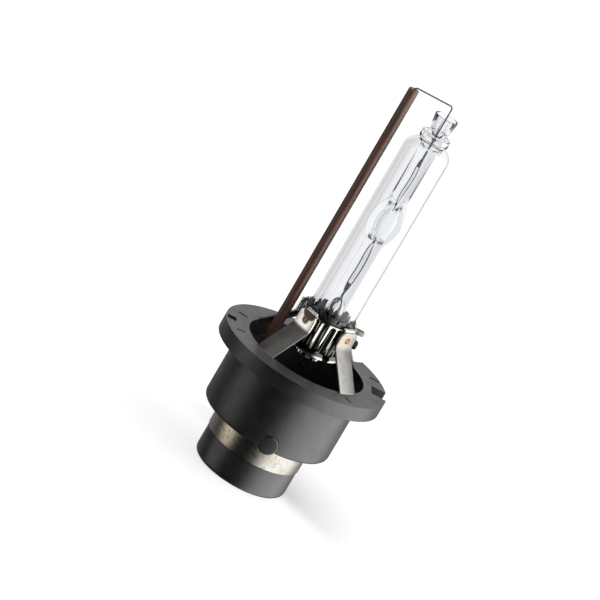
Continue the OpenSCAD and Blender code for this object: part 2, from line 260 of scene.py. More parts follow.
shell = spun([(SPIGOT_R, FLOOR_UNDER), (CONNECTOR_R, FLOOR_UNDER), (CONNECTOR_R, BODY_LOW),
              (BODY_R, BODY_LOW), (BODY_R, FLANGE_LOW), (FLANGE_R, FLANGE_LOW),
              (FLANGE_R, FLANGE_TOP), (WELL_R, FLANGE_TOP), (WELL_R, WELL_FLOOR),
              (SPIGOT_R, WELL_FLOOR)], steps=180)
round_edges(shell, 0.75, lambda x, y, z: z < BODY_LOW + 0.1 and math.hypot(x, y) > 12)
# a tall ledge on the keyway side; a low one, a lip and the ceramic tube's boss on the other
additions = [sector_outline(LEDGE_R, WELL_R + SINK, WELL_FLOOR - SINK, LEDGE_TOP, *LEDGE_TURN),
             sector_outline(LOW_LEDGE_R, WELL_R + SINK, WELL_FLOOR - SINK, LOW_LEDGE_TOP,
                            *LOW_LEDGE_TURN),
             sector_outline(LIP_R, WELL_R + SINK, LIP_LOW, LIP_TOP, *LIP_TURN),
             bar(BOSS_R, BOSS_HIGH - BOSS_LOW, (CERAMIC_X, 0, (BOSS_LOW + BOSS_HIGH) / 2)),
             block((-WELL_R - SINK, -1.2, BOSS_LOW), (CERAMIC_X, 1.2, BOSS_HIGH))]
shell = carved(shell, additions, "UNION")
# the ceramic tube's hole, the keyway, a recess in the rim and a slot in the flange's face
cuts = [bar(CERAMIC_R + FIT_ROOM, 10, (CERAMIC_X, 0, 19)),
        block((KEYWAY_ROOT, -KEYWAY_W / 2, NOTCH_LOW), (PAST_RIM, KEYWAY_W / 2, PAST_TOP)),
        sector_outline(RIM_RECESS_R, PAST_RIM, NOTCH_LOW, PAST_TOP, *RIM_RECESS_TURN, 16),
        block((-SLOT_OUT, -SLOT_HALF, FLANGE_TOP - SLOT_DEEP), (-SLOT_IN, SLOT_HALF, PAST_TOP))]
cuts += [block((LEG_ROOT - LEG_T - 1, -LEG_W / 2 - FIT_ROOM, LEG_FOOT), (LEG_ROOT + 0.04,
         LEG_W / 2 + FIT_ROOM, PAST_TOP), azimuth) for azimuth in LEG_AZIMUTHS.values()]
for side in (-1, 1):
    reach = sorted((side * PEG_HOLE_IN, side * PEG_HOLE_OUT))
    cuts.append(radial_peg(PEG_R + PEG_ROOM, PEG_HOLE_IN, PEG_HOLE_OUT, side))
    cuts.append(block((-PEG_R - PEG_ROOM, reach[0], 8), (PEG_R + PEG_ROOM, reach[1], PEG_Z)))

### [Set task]
Give an exact repetition of all the material.

### [Problem solution]
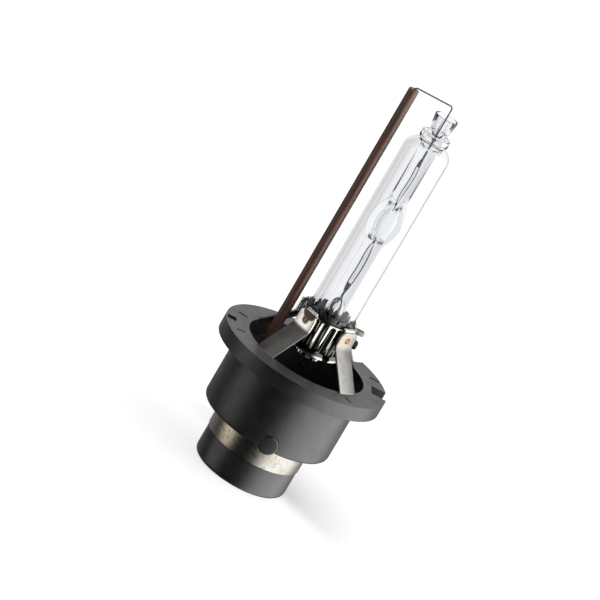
Continue the OpenSCAD and Blender code for this object: part 2, from line 260 of scene.py. More parts follow.
shell = spun([(SPIGOT_R, FLOOR_UNDER), (CONNECTOR_R, FLOOR_UNDER), (CONNECTOR_R, BODY_LOW),
              (BODY_R, BODY_LOW), (BODY_R, FLANGE_LOW), (FLANGE_R, FLANGE_LOW),
              (FLANGE_R, FLANGE_TOP), (WELL_R, FLANGE_TOP), (WELL_R, WELL_FLOOR),
              (SPIGOT_R, WELL_FLOOR)], steps=180)
round_edges(shell, 0.75, lambda x, y, z: z < BODY_LOW + 0.1 and math.hypot(x, y) > 12)
# a tall ledge on the keyway side; a low one, a lip and the ceramic tube's boss on the other
additions = [sector_outline(LEDGE_R, WELL_R + SINK, WELL_FLOOR - SINK, LEDGE_TOP, *LEDGE_TURN),
             sector_outline(LOW_LEDGE_R, WELL_R + SINK, WELL_FLOOR - SINK, LOW_LEDGE_TOP,
                            *LOW_LEDGE_TURN),
             sector_outline(LIP_R, WELL_R + SINK, LIP_LOW, LIP_TOP, *LIP_TURN),
             bar(BOSS_R, BOSS_HIGH - BOSS_LOW, (CERAMIC_X, 0, (BOSS_LOW + BOSS_HIGH) / 2)),
             block((-WELL_R - SINK, -1.2, BOSS_LOW), (CERAMIC_X, 1.2, BOSS_HIGH))]
shell = carved(shell, additions, "UNION")
# the ceramic tube's hole, the keyway, a recess in the rim and a slot in the flange's face
cuts = [bar(CERAMIC_R + FIT_ROOM, 10, (CERAMIC_X, 0, 19)),
        block((KEYWAY_ROOT, -KEYWAY_W / 2, NOTCH_LOW), (PAST_RIM, KEYWAY_W / 2, PAST_TOP)),
        sector_outline(RIM_RECESS_R, PAST_RIM, NOTCH_LOW, PAST_TOP, *RIM_RECESS_TURN, 16),
        block((-SLOT_OUT, -SLOT_HALF, FLANGE_TOP - SLOT_DEEP), (-SLOT_IN, SLOT_HALF, PAST_TOP))]
cuts += [block((LEG_ROOT - LEG_T - 1, -LEG_W / 2 - FIT_ROOM, LEG_FOOT), (LEG_ROOT + 0.04,
         LEG_W / 2 + FIT_ROOM, PAST_TOP), azimuth) for azimuth in LEG_AZIMUTHS.values()]
for side in (-1, 1):
    reach = sorted((side * PEG_HOLE_IN, side * PEG_HOLE_OUT))
    cuts.append(radial_peg(PEG_R + PEG_ROOM, PEG_HOLE_IN, PEG_HOLE_OUT, side))
    cuts.append(block((-PEG_R - PEG_ROOM, reach[0], 8), (PEG_R + PEG_ROOM, reach[1], PEG_Z)))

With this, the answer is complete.